Not all Pinoys abroad are like her, though. I met some really friendly DHs in Hong Kong (not to mention, most of my graphic designer friends are cheerful OFWs in Singapore) about a decade ago (I was still a teenager then) and we had the most enlightening conversation. It turns out that they used to be teachers. Gosh. I wish something could be done so we don’t lose the precious ones to other countries. We need people like the ones I met in Hong Kong…Singapore can have all the bakulaw they need.

(Note about this photo on the left: It’s actually composed of uninterrupted lines and loops so detailed that it took my breath away. You must see it up close to appreciate it.)

I love how efficient Singapore Changi Airport is.

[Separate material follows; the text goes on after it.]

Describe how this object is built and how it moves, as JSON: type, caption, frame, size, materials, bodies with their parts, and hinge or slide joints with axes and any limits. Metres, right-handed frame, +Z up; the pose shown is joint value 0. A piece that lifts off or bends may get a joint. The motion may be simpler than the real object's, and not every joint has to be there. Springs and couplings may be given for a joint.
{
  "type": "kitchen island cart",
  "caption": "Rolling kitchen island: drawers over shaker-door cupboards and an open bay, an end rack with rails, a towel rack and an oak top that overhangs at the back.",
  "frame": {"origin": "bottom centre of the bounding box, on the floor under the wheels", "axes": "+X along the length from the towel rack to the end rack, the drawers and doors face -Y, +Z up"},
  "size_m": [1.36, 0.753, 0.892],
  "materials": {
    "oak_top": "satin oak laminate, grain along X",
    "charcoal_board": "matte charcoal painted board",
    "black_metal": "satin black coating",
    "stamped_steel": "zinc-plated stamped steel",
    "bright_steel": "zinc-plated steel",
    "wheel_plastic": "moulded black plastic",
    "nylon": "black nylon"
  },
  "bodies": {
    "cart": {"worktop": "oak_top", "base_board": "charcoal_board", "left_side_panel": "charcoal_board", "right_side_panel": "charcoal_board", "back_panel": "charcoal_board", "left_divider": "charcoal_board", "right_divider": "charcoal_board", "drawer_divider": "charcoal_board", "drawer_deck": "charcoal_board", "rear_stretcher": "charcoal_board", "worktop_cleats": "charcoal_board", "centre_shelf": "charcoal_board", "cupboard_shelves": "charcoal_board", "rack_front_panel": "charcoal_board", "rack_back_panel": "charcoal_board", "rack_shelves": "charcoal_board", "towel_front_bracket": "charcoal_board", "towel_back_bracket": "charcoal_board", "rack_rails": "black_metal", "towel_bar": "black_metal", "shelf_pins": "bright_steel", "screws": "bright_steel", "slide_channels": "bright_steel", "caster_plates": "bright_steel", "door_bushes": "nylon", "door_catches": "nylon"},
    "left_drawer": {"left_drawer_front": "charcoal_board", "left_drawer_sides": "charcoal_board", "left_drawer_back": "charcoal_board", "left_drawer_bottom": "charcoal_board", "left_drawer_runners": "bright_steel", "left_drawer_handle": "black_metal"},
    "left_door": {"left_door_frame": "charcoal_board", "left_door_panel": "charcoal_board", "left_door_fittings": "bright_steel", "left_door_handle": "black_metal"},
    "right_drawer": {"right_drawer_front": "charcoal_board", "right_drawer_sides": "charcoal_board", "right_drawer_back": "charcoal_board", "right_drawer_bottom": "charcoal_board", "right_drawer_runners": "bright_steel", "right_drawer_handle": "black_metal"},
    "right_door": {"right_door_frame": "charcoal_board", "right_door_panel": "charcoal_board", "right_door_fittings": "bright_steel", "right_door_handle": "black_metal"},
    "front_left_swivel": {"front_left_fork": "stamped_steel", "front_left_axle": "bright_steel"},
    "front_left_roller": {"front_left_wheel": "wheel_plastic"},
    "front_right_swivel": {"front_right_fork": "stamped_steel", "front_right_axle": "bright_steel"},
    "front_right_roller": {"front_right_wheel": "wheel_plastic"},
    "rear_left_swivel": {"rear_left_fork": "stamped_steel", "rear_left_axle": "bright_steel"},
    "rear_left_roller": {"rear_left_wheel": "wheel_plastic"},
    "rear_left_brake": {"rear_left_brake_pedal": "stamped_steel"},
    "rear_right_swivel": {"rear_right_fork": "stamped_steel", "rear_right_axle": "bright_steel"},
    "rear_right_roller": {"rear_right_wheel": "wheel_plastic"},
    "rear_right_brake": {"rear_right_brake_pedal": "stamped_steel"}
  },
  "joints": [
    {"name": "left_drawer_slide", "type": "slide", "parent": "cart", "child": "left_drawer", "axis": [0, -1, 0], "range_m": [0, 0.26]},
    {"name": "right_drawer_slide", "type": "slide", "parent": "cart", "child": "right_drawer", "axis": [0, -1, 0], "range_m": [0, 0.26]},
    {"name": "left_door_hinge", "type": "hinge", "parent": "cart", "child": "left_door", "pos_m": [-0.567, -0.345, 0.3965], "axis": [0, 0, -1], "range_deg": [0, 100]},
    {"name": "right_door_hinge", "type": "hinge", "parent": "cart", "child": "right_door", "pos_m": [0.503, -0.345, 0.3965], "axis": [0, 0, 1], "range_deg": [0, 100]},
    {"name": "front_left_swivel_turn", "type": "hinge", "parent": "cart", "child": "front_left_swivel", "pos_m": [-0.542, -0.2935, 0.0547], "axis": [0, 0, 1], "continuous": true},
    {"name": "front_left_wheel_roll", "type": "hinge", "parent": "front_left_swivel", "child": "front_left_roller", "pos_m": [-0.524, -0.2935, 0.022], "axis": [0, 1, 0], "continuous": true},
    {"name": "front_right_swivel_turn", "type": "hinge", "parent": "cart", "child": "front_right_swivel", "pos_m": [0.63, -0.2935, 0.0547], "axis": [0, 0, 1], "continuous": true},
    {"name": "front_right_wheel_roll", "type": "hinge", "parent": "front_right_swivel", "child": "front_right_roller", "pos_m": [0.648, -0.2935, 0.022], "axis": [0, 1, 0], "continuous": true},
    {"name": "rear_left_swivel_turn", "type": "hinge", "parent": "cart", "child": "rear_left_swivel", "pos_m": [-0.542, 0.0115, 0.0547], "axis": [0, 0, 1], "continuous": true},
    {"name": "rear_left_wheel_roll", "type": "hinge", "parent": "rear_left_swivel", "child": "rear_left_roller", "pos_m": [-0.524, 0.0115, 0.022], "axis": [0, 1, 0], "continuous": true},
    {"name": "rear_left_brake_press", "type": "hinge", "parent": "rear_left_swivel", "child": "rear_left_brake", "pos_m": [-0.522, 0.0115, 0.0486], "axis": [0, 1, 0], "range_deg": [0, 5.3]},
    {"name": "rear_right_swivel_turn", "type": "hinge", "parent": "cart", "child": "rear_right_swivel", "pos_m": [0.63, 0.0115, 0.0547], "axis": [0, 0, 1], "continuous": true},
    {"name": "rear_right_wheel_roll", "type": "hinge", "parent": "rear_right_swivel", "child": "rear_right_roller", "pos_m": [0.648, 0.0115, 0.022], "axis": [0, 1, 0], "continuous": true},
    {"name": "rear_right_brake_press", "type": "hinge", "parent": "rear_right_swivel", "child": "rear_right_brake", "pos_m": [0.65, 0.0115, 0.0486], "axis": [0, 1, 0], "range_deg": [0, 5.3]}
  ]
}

There’s wifi…Mi-Chan just won’t connect. The terminals and seats are so purty! The guards are kind and helpful. The currency exchange girl was insanely nice and strangely enthusiastic about her job. Some immigration officers are nice (I just happened to fall under the cranky old spinster). I’m actually just waiting for Janice to pick me up and I’m crossing my fingers that Mi-Chan will be able to pick up other wifi signals. If I can’t surf the internet, bringing him along is useless.

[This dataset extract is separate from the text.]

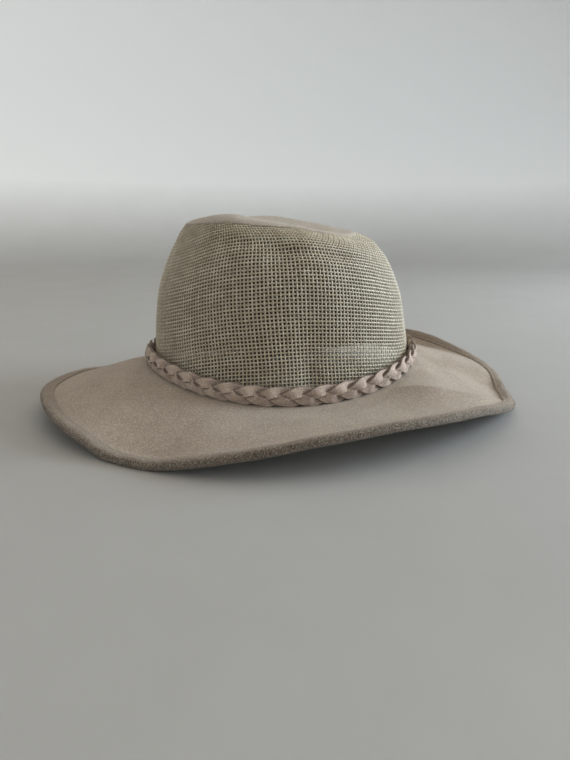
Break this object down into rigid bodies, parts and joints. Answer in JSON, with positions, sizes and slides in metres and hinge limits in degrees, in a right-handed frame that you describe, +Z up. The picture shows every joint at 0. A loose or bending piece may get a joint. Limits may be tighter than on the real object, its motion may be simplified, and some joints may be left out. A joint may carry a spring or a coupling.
{
  "type": "wide-brimmed outdoor hat",
  "caption": "Wide-brimmed suede sun hat with an open net crown side, sunken suede top, soft bound brim edge and flat plaited leather band.",
  "frame": {"origin": "middle of the brim's outline on the surface the hat rests on", "axes": "+Z up; -Y towards the front of the hat; +X towards the wearer's left"},
  "size_m": [0.3247, 0.3536, 0.1335],
  "materials": {
    "brim_suede": "matt nap",
    "binding_suede": "matt nap",
    "net": "satin",
    "crown_suede": "matt nap",
    "band_leather": "matt"
  },
  "bodies": {
    "root": {"brim": "brim_suede", "edge_binding": "binding_suede", "crown_net": "net", "crown_top": "crown_suede", "band_strand_1": "band_leather", "band_strand_2": "band_leather", "band_strand_3": "band_leather"}
  },
  "joints": []
}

Singapore is so OC…Ahlavet!
You use one card for trains and buses. Buses are numbered. You can count by the number of bus stops, keeping visitors from getting lost. The low-cost housing don’t look like low-cost housing. There are playgrounds everywhere! The place is so gaddamn clean. The wifi has 12MBPS connection speed. Beggars need permits. You can use credit cards for taxis. Singapore’s so organized and positively OC…I love it!